At its core, the CPU operates on a fundamental three-step cycle, repeated continuously until a HALT instruction is encountered: "Fetch → Decode → Execute."

  • 1. Program Loading (OS Setup):
  • The operating system (OS) initiates the process by loading the program's "code and data from storage into RAM."
  • The CPU's Program Counter (PC) is then set "to the start address" of the loaded program, marking the beginning of execution.
  • 2. Step A — Fetch (PC → RAM → IR):
  • In the fetch phase, "The Program Counter addresses RAM."
  • RAM responds by returning the "1s and 0s of the instruction."
  • The CPU then stores this raw instruction in the "Instruction Register (IR)."
  • 3. Step B — Decode (What & Who):
  • The Control Unit takes the instruction from the IR and "splits the instruction."
  • It identifies the "Opcode (what to do)" which specifies the operation (e.g., ADD, LOAD).
  • It also identifies the "Operands (who/where—registers, memory address, or an immediate value)," which are the data or locations involved in the operation.
  • Crucially, the Control Unit "raises the right control signals to set up the datapath" for the subsequent execution.
  • 4. Step C — Execute (Do the Work):
  • This is where the actual computation or data manipulation occurs.
  • ALU Operations: For tasks like "ADD/SUB/AND/OR…," operands are sent "from registers to the ALU, get a result, write it back."
  • Memory Operations: For "LOAD/STORE" instructions, data is read from or written to "RAM via the data bus."
  • Flag Updates: The CPU "Update flags (Zero, Negative, Overflow)" to reflect the outcome of operations (e.g., if a result is zero).
  • PC Update: The Program Counter is typically incremented ("normally PC+1") to point to the next instruction, unless a "JUMP changes it," redirecting execution to a different address.

III. Leveling Up: Feeding Instructions Faster (Modern CPUs)

Modern CPUs incorporate several advanced techniques to significantly enhance performance beyond the baseline instruction cycle, aiming to keep the CPU's processing units continuously busy.
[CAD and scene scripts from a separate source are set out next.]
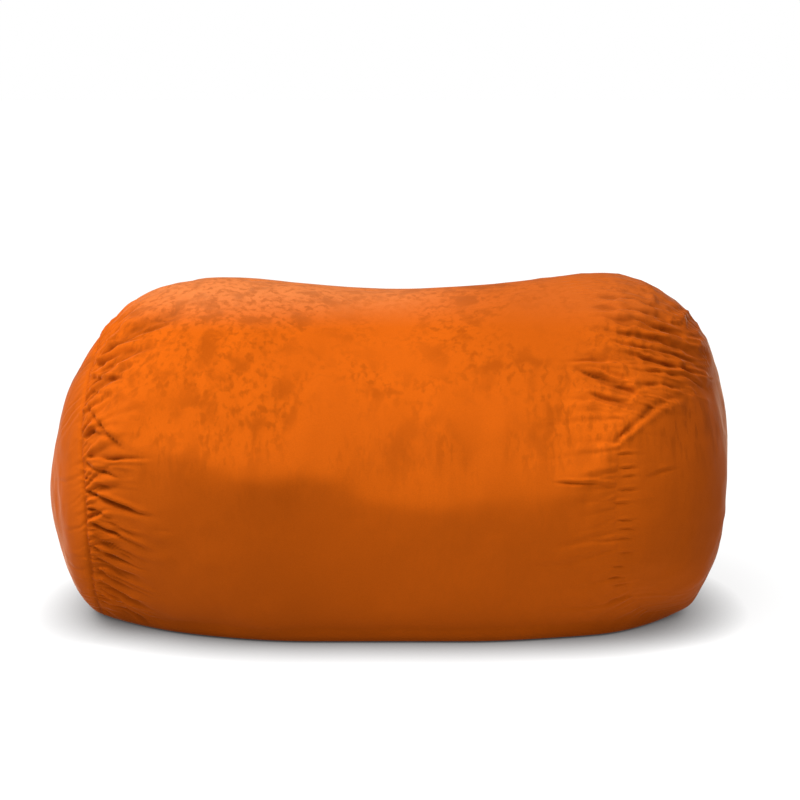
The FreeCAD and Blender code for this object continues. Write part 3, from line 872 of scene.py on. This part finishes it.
def make_inner(kind, inset):
    """The wrap and the two ends of an inner layer."""
    middle = inset_surface(wrap_turns(INNER_ALONG, INNER_SEAMS), inset)
    made = {"wrap": mesh_object(kind + "_wrap", middle, ring_faces(INNER_ALONG, INNER_AROUND))}
    for side, edge in (("left", middle[0]), ("right", middle[-1])):
        points = inset_surface(end_turns(side, INNER_END_ROWS, INNER_SEAMS), inset)
        points[0] = edge
        made[side] = mesh_object(kind + "_end_" + side, *capped(points, points[-1].mean(axis=0)))
    for obj in made.values():
        face_outwards(obj)
    return made


# ---- materials

SUEDE_COLOUR = (0.48, 0.084, 0.0022)
# Colour that the painted sheen on the top is mixed towards.
PAINTED_SHEEN_COLOUR = (0.60, 0.24, 0.09)
NAP_CONTRAST = 0.27
# Painted shade: how much darker the top right, the right end, low down, the folds, under the brow and the
# left end are drawn.
TOP_RIGHT_PAINTED_SHADE = 0.15
END_DARK = 0.12
LOW_DARK = 0.07
FOLD_PAINTED_SHADE = 0.25
UNDER_LEFT_DARK = 0.13
LEFT_END_DARK = 0.14
# How far the top is mixed towards the painted sheen colour.
PAINTED_SHEEN_TOP = 0.42


class Graph:
    """A node tree, with short ways to add nodes and to join them."""

    def __init__(self, owner):
        owner.use_nodes = True
        self.nodes = owner.node_tree.nodes
        self.links = owner.node_tree.links

    def add(self, kind, **values):
        node = self.nodes.new("ShaderNode" + kind)
        for name, value in values.items():
            if hasattr(node, name):
                setattr(node, name, value)
            else:
                node.inputs[name.replace("_", " ").title()].default_value = value
        return node

    def put(self, socket, value):
        """Set a socket to a number or a colour, or join it to another node's output."""
        if isinstance(value, bpy.types.NodeSocket):
            self.links.new(value, socket)
        else:
            socket.default_value = value

    def noise(self, coords, scale, detail, stretch=(1, 1, 1), distortion=0.0):
        mapping = self.add("Mapping", scale=stretch)
        self.put(mapping.inputs["Vector"], coords)
        texture = self.add("TexNoise", scale=scale, detail=detail, distortion=distortion)
        self.put(texture.inputs["Vector"], mapping.outputs["Vector"])
        return texture.outputs["Fac"]

    def step(self, value, low, high, to_low=0.0, to_high=1.0):
        """A smooth step from to_low to to_high as the value passes from low to high."""
        node = self.add("MapRange", interpolation_type="SMOOTHSTEP", from_min=low, from_max=high,
                        to_min=to_low, to_max=to_high)
        self.put(node.inputs["Value"], value)
        return node.outputs["Result"]

    def math(self, operation, first, second):
        node = self.add("Math", operation=operation)
        self.put(node.inputs[0], first)
        self.put(node.inputs[1], second)
        return node.outputs["Value"]


def new_material(name):
    material = bpy.data.materials.new(name)
    graph = Graph(material)
    return material, graph, graph.nodes["Principled BSDF"]


def shade_colour(graph, shader, colour, shade):
    """Set the base colour to a colour made lighter or darker by the shade."""
    tint = graph.add("VectorMath", operation="SCALE")
    graph.put(tint.inputs[0], colour)
    graph.put(tint.inputs["Scale"], shade)
    graph.put(shader.inputs["Base Color"], tint.outputs["Vector"])


def raise_surface(graph, shader, height, strength, distance):
    bump = graph.add("Bump", strength=strength, distance=distance)
    graph.put(bump.inputs["Height"], height)
    graph.put(shader.inputs["Normal"], bump.outputs["Normal"])


def suede():
    """Brushed microsuede: darker nap strokes above the brow, broad random tone, painted shade in folds and
    zones, painted sheen on top.
    """
    material, graph, shader = new_material("orange_suede")
    step, times, plus = graph.step, partial(graph.math, "MULTIPLY"), partial(graph.math, "ADD")
    one_minus = partial(graph.math, "SUBTRACT", 1.0)
    coords = graph.add("TexCoord").outputs["Object"]
    place = graph.add("SeparateXYZ")
    graph.put(place.inputs["Vector"], coords)
    x, z = place.outputs["X"], place.outputs["Z"]
    broad = graph.noise(coords, 3.5, 3, distortion=0.3)
    strokes = graph.noise(coords, 19, 6, stretch=(1.0, 1.0, 0.34), distortion=0.35)
    dabs = graph.noise(coords, 60, 5, stretch=(1.0, 1.0, 0.26), distortion=0.2)
    grain = graph.noise(coords, 420, 2)

    # Brush strokes, in patches and mostly above the brow.
    patches = step(broad, 0.34, 0.56)
    marks = times(step(strokes, 0.46, 0.66), patches)
    small_marks = times(step(dabs, 0.46, 0.66), patches)
    nap = graph.math("MAXIMUM", marks, small_marks)
    nap = times(times(nap, step(z, 0.40, 0.62, 0.12, 1.0)), NAP_CONTRAST)
    shade = one_minus(plus(nap, step(grain, 0.3, 0.7, -0.05, 0.05)))
    shade = times(shade, step(broad, 0.3, 0.7, 0.95, 1.04))

    # Nap crushed in the folds.
    # Painted shade in the folds: the deeper a fold sinks, the darker its colour.
    folds = graph.add("Attribute", attribute_name="fold_depth").outputs["Fac"]
    shade = times(shade, step(folds, -0.0075, -0.0004, 1 - FOLD_PAINTED_SHADE, 1.0))

    # Painted shade: darker on the top right, on both ends, low down, and under the brow's left part.
    dark = times(times(step(x, 0.02, 0.32), step(z, 0.58, 0.80)), TOP_RIGHT_PAINTED_SHADE)
    dark = plus(dark, step(x, 0.52, 0.80, 0.0, END_DARK))
    dark = plus(dark, step(z, 0.22, 0.46, LOW_DARK, 0.0))
    under_brow = times(step(x, -0.42, 0.0, UNDER_LEFT_DARK, 0.0), step(z, 0.40, 0.53, 1.0, 0.0))
    dark = plus(dark, times(under_brow, step(x, -0.72, -0.58)))
    dark = plus(dark, step(x, -0.82, -0.76, LEFT_END_DARK, 0.0))
    shade = times(shade, one_minus(dark))

    # Painted sheen: paler on the top, most of all on its left part.
    pale = times(step(z, 0.79, 0.885), step(x, -0.05, 0.30, 1.0, 0.25))
    pale = times(times(pale, step(dabs, 0.35, 0.60, 1.0, 0.82)), PAINTED_SHEEN_TOP)
    colour = graph.add("Mix", data_type="RGBA")
    for socket, value in (("Factor", pale), ("A", (*SUEDE_COLOUR, 1)), ("B", (*PAINTED_SHEEN_COLOUR, 1))):
        graph.put(colour.inputs[socket], value)
    shade_colour(graph, shader, colour.outputs["Result"], shade)
    raise_surface(graph, shader, plus(dabs, times(grain, 0.35)), 0.35, 0.0012)
    shader.inputs["Roughness"].default_value = 0.95
    shader.inputs["Specular IOR Level"].default_value = 0.05
    shader.inputs["Sheen Weight"].default_value = 0.38
    shader.inputs["Sheen Roughness"].default_value = 0.20
    shader.inputs["Sheen Tint"].default_value = (1, 0.74, 0.54, 1)
    return material


def woven(name, colour, roughness):
    """Close weave: fine slanting ribs, a little darker and lighter than the colour."""
    material, graph, shader = new_material(name)
    ribs = graph.add("TexWave", bands_direction="DIAGONAL", scale=260)
    graph.put(ribs.inputs["Vector"], graph.add("TexCoord").outputs["Object"])
    shade = graph.step(ribs.outputs["Fac"], 0.0, 1.0, 0.86, 1.06)
    shade_colour(graph, shader, colour, shade)
    shader.inputs["Roughness"].default_value = roughness
    return material


def mottled(name, colour, roughness, scale, contrast, relief, metallic=0.0, specular=0.5):
    """Uneven stuff: a noise that varies its colour and roughness and raises its surface a little."""
    material, graph, shader = new_material(name)
    uneven = graph.noise(graph.add("TexCoord").outputs["Object"], scale, 4, distortion=0.4)
    shade_colour(graph, shader, colour, graph.step(uneven, 0.25, 0.75, 1 - contrast, 1 + contrast))
    gloss = graph.step(uneven, 0.25, 0.75, roughness - 0.08, roughness + 0.08)
    graph.put(shader.inputs["Roughness"], gloss)
    raise_surface(graph, shader, uneven, 0.4, relief)
    shader.inputs["Metallic"].default_value = metallic
    shader.inputs["Specular IOR Level"].default_value = specular
    return material


def table_stuff():
    """The pale table: it glows evenly, with a painted contact shadow where the bag stands close over it."""
    material, graph, shader = new_material("studio_floor")
    # Painted contact shadow: ambient occlusion dims the table's glow near the bag.
    painted_shadow = graph.add("AmbientOcclusion", distance=TABLE_SHADOW_REACH)
    glow = graph.add("Math", operation="MULTIPLY", use_clamp=True)
    graph.put(glow.inputs[0], painted_shadow.outputs["AO"])
    graph.put(glow.inputs[1], TABLE_GLOW)
    graph.put(shader.inputs["Emission Strength"], glow.outputs["Value"])
    shader.inputs["Emission Color"].default_value = WHITE
    shader.inputs["Base Color"].default_value = (TABLE_ALBEDO, TABLE_ALBEDO, TABLE_ALBEDO, 1)
    shader.inputs["Roughness"].default_value = 0.9
    shader.inputs["Specular IOR Level"].default_value = 0.0
    return material


# ---- camera, light, floor

AIM = Vector((0.030, 0, 0.566))
CAMERA_DISTANCE = 5.0
CAMERA_TILT = math.radians(10)
SENSOR_WIDTH, FOCAL_LENGTH = 36, 82.8


def make_camera():
    """A long lens, straight at the front and a little from above."""
    data = bpy.data.cameras.new("camera")
    data.sensor_width = SENSOR_WIDTH
    data.lens = FOCAL_LENGTH
    camera = bpy.data.objects.new("camera", data)
    back_up = Vector((0, -math.cos(CAMERA_TILT), math.sin(CAMERA_TILT)))
    camera.location = AIM + CAMERA_DISTANCE * back_up
    camera.rotation_euler = (math.pi / 2 - CAMERA_TILT, 0, 0)
    bpy.context.scene.collection.objects.link(camera)
    bpy.context.scene.camera = camera


WHITE = (1, 1, 1, 1)
KEY_STRENGTH, KEY_NARROWNESS = 20.5, 20.0
SIDE_STRENGTH, SIDE_NARROWNESS = 0.65, 4.0
AMBIENT = 0.02
TABLE_SIZE = 200
TABLE_ALBEDO = 0.12
TABLE_GLOW = 0.88
# How far the painted contact shadow on the table reaches.
TABLE_SHADOW_REACH = 0.15
KEY_FROM = Vector((-0.36, -0.34, 1.0)).normalized()
SIDE_FROM = Vector((-1.0, 0.25, 0.12)).normalized()


def light_lobe(graph, coords, direction, narrowness, strength):
    """Light that falls off round one direction."""
    towards = graph.add("VectorMath", operation="DOT_PRODUCT")
    graph.put(towards.inputs[0], coords.outputs["Generated"])
    graph.put(towards.inputs[1], direction)
    value = towards.outputs["Value"]
    for operation, number in (("MAXIMUM", 0.0), ("POWER", narrowness), ("MULTIPLY", strength)):
        value = graph.math(operation, value, number)
    return value


def make_studio():
    """A soft key from above, a weak fill from the left, a white backdrop and a glowing pale table."""
    scene = bpy.context.scene
    scene.view_settings.view_transform = "Standard"
    scene.view_settings.look = "None"
    scene.world = bpy.data.worlds.new("studio")
    graph = Graph(scene.world)
    lobe, backdrop = graph.nodes["Background"], graph.add("Background")
    for background in (lobe, backdrop):
        background.inputs["Color"].default_value = WHITE
    coords = graph.add("TexCoord")
    key = light_lobe(graph, coords, KEY_FROM, KEY_NARROWNESS, KEY_STRENGTH)
    side = light_lobe(graph, coords, SIDE_FROM, SIDE_NARROWNESS, SIDE_STRENGTH)
    both = graph.math("ADD", key, side)
    graph.put(lobe.inputs["Strength"], graph.math("ADD", both, AMBIENT))
    mix = graph.add("MixShader")
    graph.put(mix.inputs["Fac"], graph.add("LightPath").outputs["Is Camera Ray"])
    graph.put(mix.inputs[1], lobe.outputs["Background"])
    graph.put(mix.inputs[2], backdrop.outputs["Background"])
    graph.put(graph.nodes["World Output"].inputs["Surface"], mix.outputs["Shader"])
    bpy.ops.mesh.primitive_plane_add(size=TABLE_SIZE)
    floor = bpy.context.object
    floor.name = "studio_floor"
    floor.data.materials.append(table_stuff())


# ---- assembly

SIDES = ("left", "right")


def declare(obj, material, body, material_slot, *nodes):
    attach(obj, body)
    if nodes:
        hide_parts(*nodes)
    obj.data.materials.append(material)


make_camera()
make_studio()

cover_cloth = suede()
wrap, wrap_points = make_wrap()
declare(wrap, cover_cloth, "bag", "cover_suede", "cover_wrap_panel")
for side in SIDES:
    end = make_end(side)
    declare(end, cover_cloth, "bag", "cover_suede", "cover_end_panel_" + side)

thread = mottled("orange_thread", (0.42, 0.072, 0.003), roughness=0.85, scale=900, contrast=0.12,
                 relief=0.0002, specular=0.05)
tape_cloth = woven("orange_tape", (0.36, 0.062, 0.004), roughness=0.8)
liner_tape_cloth = woven("pale_tape", (0.70, 0.69, 0.65), roughness=0.8)
coil_look = {"roughness": 0.4, "scale": 400, "contrast": 0.06, "relief": 0.0001}
coil_stuff = mottled("orange_coil", (0.40, 0.070, 0.006), **coil_look)
liner_coil_stuff = mottled("pale_coil", (0.75, 0.74, 0.70), **coil_look)
satin = woven("label_satin", (0.80, 0.80, 0.78), roughness=0.35)
metal = mottled("zip_metal", (0.55, 0.53, 0.50), roughness=0.35, scale=600, contrast=0.10,
                relief=0.00005, metallic=1.0)

for side, row, sunk in (("left", 1, 0.0), ("right", -2, 0.0009)):
    path = np.concatenate([wrap_points[row], wrap_points[row][:1]])
    out = (path - np.array([0, 0, EQUATOR])) * np.array([0, 1, 1])
    out /= np.linalg.norm(out, axis=1, keepdims=True)
    seam = stitch_row("cover_stitches_" + side, path, out, length=0.0065, pitch=0.009, radius=0.0007,
                      sunk=sunk)
    declare(seam, thread, "bag", "cover_thread", "cover_seam_thread_" + side)

for offset in TOPSTITCHING:
    height = ZIP_LINE + offset
    line = np.linspace([-SLOT_END, BACK, height], [SLOT_END, BACK, height], 60)
    outward = np.tile([0.0, 1.0, 0.0], (60, 1))
    row_of_stitches = stitch_row("cover_zip_stitches", line, outward, length=0.0028, pitch=0.0042,
                                 radius=0.0005)
    declare(row_of_stitches, thread, "bag", "cover_thread")

for kind, tape, coil in (
    ("cover", tape_cloth, coil_stuff),
    ("liner", liner_tape_cloth, liner_coil_stuff),
):
    for name, side in (("upper", 1), ("lower", -1)):
        node = "%s_zip_tape_%s" % (kind, name)
        strip = rounded_box(node + "_cloth", *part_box(node), radius=0.0003)
        declare(strip, tape, "bag", kind + "_zip_tape", node)
        node = "%s_zip_coil_%s" % (kind, name)
        teeth = make_coil(node + "_teeth", node, side)
        declare(teeth, coil, "bag", kind + "_zip_coil", node)
    for name in SIDES:
        node = "%s_zip_stop_%s" % (kind, name)
        stop = rounded_box(node + "_clip", *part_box(node), radius=0.0006)
        declare(stop, metal, "bag", "zip_metal", node)

declare(make_label(), satin, "bag", "label_satin", "care_label")

for node in ("cover_zip_slider", "cover_zip_pull_tab", "liner_zip_slider"):
    hardware = bpy.data.objects[node]
    hardware.data.materials.clear()
    hardware.data.materials.append(metal)

liner_cloth = woven("liner_cloth", (0.8, 0.79, 0.75), roughness=0.8)
for part, obj in make_inner("liner", LINER_INSET).items():
    node = "liner_wrap_panel" if part == "wrap" else "liner_end_panel_" + part
    threads = () if part == "wrap" else ("liner_seam_thread_" + part,)
    declare(obj, liner_cloth, "bag", "liner_cloth", node, *threads)

foam_stuff = mottled("foam", (0.85, 0.78, 0.55), roughness=0.9, scale=45, contrast=0.14, relief=0.004)
for part, obj in make_inner("foam", FOAM_INSET).items():
    declare(obj, foam_stuff, "bag", "foam", *(("foam_fill",) if part == "wrap" else ()))
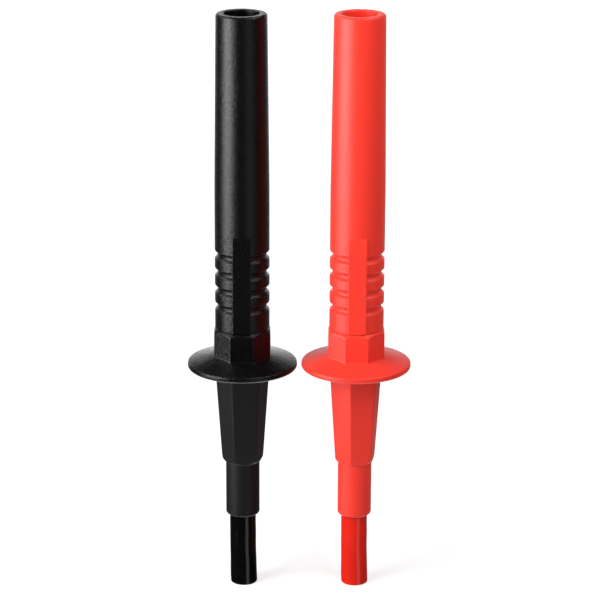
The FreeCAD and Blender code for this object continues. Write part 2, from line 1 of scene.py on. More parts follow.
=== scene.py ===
"""A pair of fused test probes, one black and one red, standing on their capped tips.

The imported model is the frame. The moulded pieces and the springs are modelled again here as
finer surfaces in the same places, and every other node keeps its shape and gets its finish.
Lengths in the classes are millimetres, and a mesh is written in metres.
"""

from __future__ import annotations

import logging
import math
from dataclasses import dataclass, field
from enum import Enum
from typing import Any, Sequence

import bpy
import numpy as np
from mathutils import Matrix, Vector

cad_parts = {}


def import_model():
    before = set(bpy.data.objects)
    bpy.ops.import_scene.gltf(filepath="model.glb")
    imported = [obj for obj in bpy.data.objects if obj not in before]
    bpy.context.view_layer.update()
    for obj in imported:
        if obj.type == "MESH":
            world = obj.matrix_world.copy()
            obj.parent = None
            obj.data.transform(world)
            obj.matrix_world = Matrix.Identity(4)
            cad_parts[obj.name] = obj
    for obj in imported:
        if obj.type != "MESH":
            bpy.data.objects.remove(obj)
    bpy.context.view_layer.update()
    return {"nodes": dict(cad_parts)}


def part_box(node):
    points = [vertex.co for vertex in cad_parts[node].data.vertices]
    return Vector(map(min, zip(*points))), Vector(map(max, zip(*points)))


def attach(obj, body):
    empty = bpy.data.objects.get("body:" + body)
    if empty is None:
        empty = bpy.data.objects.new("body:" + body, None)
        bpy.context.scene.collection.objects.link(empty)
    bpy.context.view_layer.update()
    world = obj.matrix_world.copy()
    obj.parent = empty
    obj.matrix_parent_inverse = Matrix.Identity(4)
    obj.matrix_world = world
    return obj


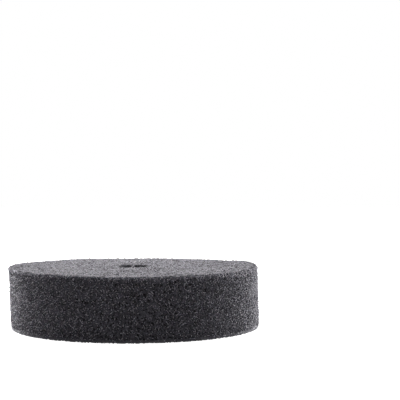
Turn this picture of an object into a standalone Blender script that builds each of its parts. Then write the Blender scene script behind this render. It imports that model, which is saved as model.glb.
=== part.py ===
# A polishing pad: an open-cell foam disc with a centre hole, bonded by an adhesive film to a
# backing disc of loop fabric that grips the hooks of a polisher's plate.
# Metres, +Z up. The origin is the centre of the backing's underside, where the pad rests.
# +Z runs along the pad's axis, out of the working face of the foam.
import math

import bmesh
import bpy

# Driving sizes
foam_diameter = 0.150
foam_height = 0.0346
hole_diameter = 0.020
film_thickness = 0.0003
backing_thickness = 0.0010

# How far the two bonded discs are cut back inside the foam's side
film_inset = 0.0010
backing_inset = 0.0005

# Rounded edges: the working face's rim, the foam's lower rim, the hole's mouth, the backing's rim
face_rim_radius = 0.0024
lower_rim_radius = 0.0008
mouth_radius = 0.0012
backing_rim_radius = 0.0003

# Clearance between bonded layers
layer_gap = 0.0003

# How finely round shapes are cut
turn_steps = 96
rim_steps = 5
backing_rim_steps = 2

# Each layer sits on the one below it
backing_bottom = 0.0
film_bottom = backing_bottom + backing_thickness + layer_gap
foam_bottom = film_bottom + film_thickness + layer_gap


def clear_scene():
    for obj in list(bpy.data.objects):
        bpy.data.objects.remove(obj)


def plain_material(name, color, roughness):
    material = bpy.data.materials.new(name)
    material.use_nodes = True
    surface = material.node_tree.nodes["Principled BSDF"]
    surface.inputs["Base Color"].default_value = (*color, 1.0)
    surface.inputs["Roughness"].default_value = roughness
    surface.inputs["Metallic"].default_value = 0.0
    return material


def place(name, bm, material, bottom, sharp_angle):
    mesh = bpy.data.meshes.new(name)
    bmesh.ops.recalc_face_normals(bm, faces=bm.faces)
    bm.to_mesh(mesh)
    bm.free()
    mesh.shade_smooth()
    mesh.set_sharp_from_angle(angle=math.radians(sharp_angle))
    mesh.materials.append(material)
    obj = bpy.data.objects.new(name, mesh)
    obj.location.z = bottom
    bpy.context.collection.objects.link(obj)
    return obj


def rim(center, radius, start, end):
    # Points along a quarter turn about center, both ends included, angles in degrees
    points = []
    for step in range(rim_steps + 1):
        angle = math.radians(start + (end - start) * step / rim_steps)
        points.append((center[0] + radius * math.cos(angle), center[1] + radius * math.sin(angle)))
    return points


def foam_profile():
    # Half section of the foam as (distance from the axis, height), all the way round
    outer = foam_diameter / 2
    inner = hole_diameter / 2
    top = foam_height
    low = lower_rim_radius
    face = face_rim_radius
    mouth = mouth_radius
    points = [(inner, 0.0)]
    points += rim((outer - low, low), low, -90, 0)
    points += rim((outer - face, top - face), face, 0, 90)
    points += rim((inner + mouth, top - mouth), mouth, 90, 180)
    return points


def make_foam():
    bm = bmesh.new()
    ring = [bm.verts.new((distance, 0.0, height)) for distance, height in foam_profile()]
    edges = [bm.edges.new((ring[i], ring[(i + 1) % len(ring)])) for i in range(len(ring))]
    bmesh.ops.spin(
        bm,
        geom=ring + edges,
        cent=(0.0, 0.0, 0.0),
        axis=(0.0, 0.0, 1.0),
        angle=math.tau,
        steps=turn_steps,
        use_merge=True,
    )
    material = plain_material("open_cell_foam", (0.040, 0.043, 0.048), 0.95)
    return place("foam_disc", bm, material, foam_bottom, 40)


def flat_disc(radius, thickness):
    bm = bmesh.new()
    bmesh.ops.create_circle(bm, cap_ends=True, segments=turn_steps, radius=radius)
    extruded = bmesh.ops.extrude_face_region(bm, geom=list(bm.faces))
    raised = [item for item in extruded["geom"] if isinstance(item, bmesh.types.BMVert)]
    bmesh.ops.translate(bm, vec=(0.0, 0.0, thickness), verts=raised)
    return bm


def make_film():
    bm = flat_disc(foam_diameter / 2 - film_inset, film_thickness)
    material = plain_material("adhesive_film", (0.012, 0.012, 0.013), 0.45)
    return place("adhesive_film", bm, material, film_bottom, 30)


def make_backing():
    bm = flat_disc(foam_diameter / 2 - backing_inset, backing_thickness)
    material = plain_material("loop_fabric", (0.010, 0.010, 0.011), 0.98)
    backing = place("loop_backing", bm, material, backing_bottom, 40)
    bevel = backing.modifiers.new("rounded rim", "BEVEL")
    bevel.width = backing_rim_radius
    bevel.segments = backing_rim_steps
    bevel.limit_method = "ANGLE"
    bevel.angle_limit = math.radians(60)
    return backing


clear_scene()
make_backing()
make_film()
make_foam()
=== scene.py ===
import math

import bpy
import numpy as np
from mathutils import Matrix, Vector


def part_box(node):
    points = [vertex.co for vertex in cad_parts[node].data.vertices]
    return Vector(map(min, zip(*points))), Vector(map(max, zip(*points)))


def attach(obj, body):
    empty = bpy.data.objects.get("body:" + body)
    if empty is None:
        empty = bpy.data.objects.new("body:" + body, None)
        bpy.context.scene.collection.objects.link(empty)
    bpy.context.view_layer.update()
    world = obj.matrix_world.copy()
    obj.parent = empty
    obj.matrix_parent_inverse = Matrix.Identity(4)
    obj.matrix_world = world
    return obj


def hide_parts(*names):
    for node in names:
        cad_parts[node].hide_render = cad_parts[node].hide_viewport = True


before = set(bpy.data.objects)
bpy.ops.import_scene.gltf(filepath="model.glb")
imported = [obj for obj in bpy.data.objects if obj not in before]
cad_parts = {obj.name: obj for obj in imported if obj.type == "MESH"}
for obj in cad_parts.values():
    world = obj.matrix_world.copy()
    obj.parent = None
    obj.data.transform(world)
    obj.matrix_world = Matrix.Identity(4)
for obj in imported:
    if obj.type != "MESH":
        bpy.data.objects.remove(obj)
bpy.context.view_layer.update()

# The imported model's own sizes and places
foamLow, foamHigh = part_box("foam_disc")
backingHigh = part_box("loop_backing")[1]
padTop = foamHigh.z
foamRadius = foamHigh.x
backingRadius = backingHigh.x
holeRadius = min(math.hypot(v.co.x, v.co.y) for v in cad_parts["foam_disc"].data.vertices)


# Node helpers
def addNode(tree, kind, **settings):
    node = tree.nodes.new(kind)
    for name, value in settings.items():
        setattr(node, name, value)
    return node


def feed(tree, target, source):
    if isinstance(source, bpy.types.NodeSocket):
        tree.links.new(source, target)
    else:
        target.default_value = source


def calc(tree, operation, *values):
    node = addNode(tree, "ShaderNodeMath", operation=operation)
    for target, value in zip(node.inputs, values):
        feed(tree, target, value)
    return node.outputs[0]


def vectorCalc(tree, operation, *values, scale=None):
    node = addNode(tree, "ShaderNodeVectorMath", operation=operation)
    for target, value in zip(node.inputs, values):
        feed(tree, target, value)
    if scale is not None:
        feed(tree, node.inputs["Scale"], scale)
    return node.outputs[0]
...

  • 1. Step D — Caches Feed the CPU Quicker:
  • "RAM is far away at gigahertz speeds," creating a bottleneck.
  • To overcome this, CPUs utilize "tiny, super-fast caches (L1/L2/L3) right on the chip."
  • When the CPU requests data (e.g., RAM[100]), it pulls a "block/line around 100 into cache."
  • Subsequent requests to nearby data result in "cache hits—one cycle," significantly faster than accessing RAM.
  • If cached data is modified, the CPU "marks the block’s dirty bit and later writes back to RAM" to ensure data consistency.
  • Metaphor: "Library cart next to your desk (fast) vs main stacks (slow)."
  • 2. Step E — Pipelining Overlaps the Stages:
  • Instead of executing "Fetch, then Decode, then Execute—one after another," pipelining "overlaps them."
  • This means "while one instruction executes, the next decodes, and the next fetches," allowing for "Ideal throughput: 1 instruction per clock."
  • Hazards: "Dependencies can force stalls if a later instruction needs a result still in flight." Advanced CPUs detect these "hazards and pause or reshuffle to keep the line moving."
  • Metaphor: "Car wash with stations: wash/rinse/wax—many cars in flight."
  • 3. Step F — Guessing the Future (Branches):
  • "Conditional jumps are road forks" that can "drain the pipeline" if the CPU waits to decide which path to take.
  • CPUs employ "branch predictors" to "guess" the outcome of a conditional jump and "run ahead with speculative execution."
  • "Correct guess → pipeline stays full (win)."
  • "Wrong guess → flush and re-fill (cost)." Modern predictors boast " >90% accurate."
  • Metaphor: "Choosing a lane before the signage is visible."
  • 4. Step G — Superscalar & Out-of-Order Execution:
  • "Why stop at one instruction per clock?" Superscalar CPUs address this by being able to "fetch/decode multiple instructions each cycle and execute them in parallel on multiple ALUs/units."
  • Additionally, they can run "out-of-order: if one instruction is waiting on data, the CPU executes independent ones first, then commits results in the right order."
  • Superscalar Metaphor: "Multiple checkout lanes instead of one."
  • Out-of-Order Metaphor: "Serve next customer while one’s payment is pending."
  • 5. Step H — Specialized Units & Bigger Instruction Sets:
  • For operations that are "slow in pure software," designers add "specialized hardware and instructions (SIMD/MMX/SSE/AVX, crypto, video decode, divide units)."
  • This results in "bigger instruction sets, but huge speedups for targeted tasks."
  • 6. Step I — Multi-core Feeds Multiple Streams:
  • This involves "multiply[ing] the whole pipeline by cores: dual-core, quad-core, many-core."
  • "Each core runs its own instruction stream."
  • Cores "share higher-level caches and memory, coordinating updates so everyone sees a coherent view."
  • Metaphor: "Multiple kitchens cooking the same menu."

IV. Conclusion: The Symphony of Modern CPU Performance

The processing of instructions in a modern CPU is a highly orchestrated and complex process that goes far beyond simple fetching and execution. It is a sophisticated interplay of:

"Caches, pipelines, prediction, parallelism, and specialization keeping billions of instructions flowing every second. That’s how your CPU turns code into speed."

The overall goal is "to keep the ALUs busy every single tick," maximizing computational throughput.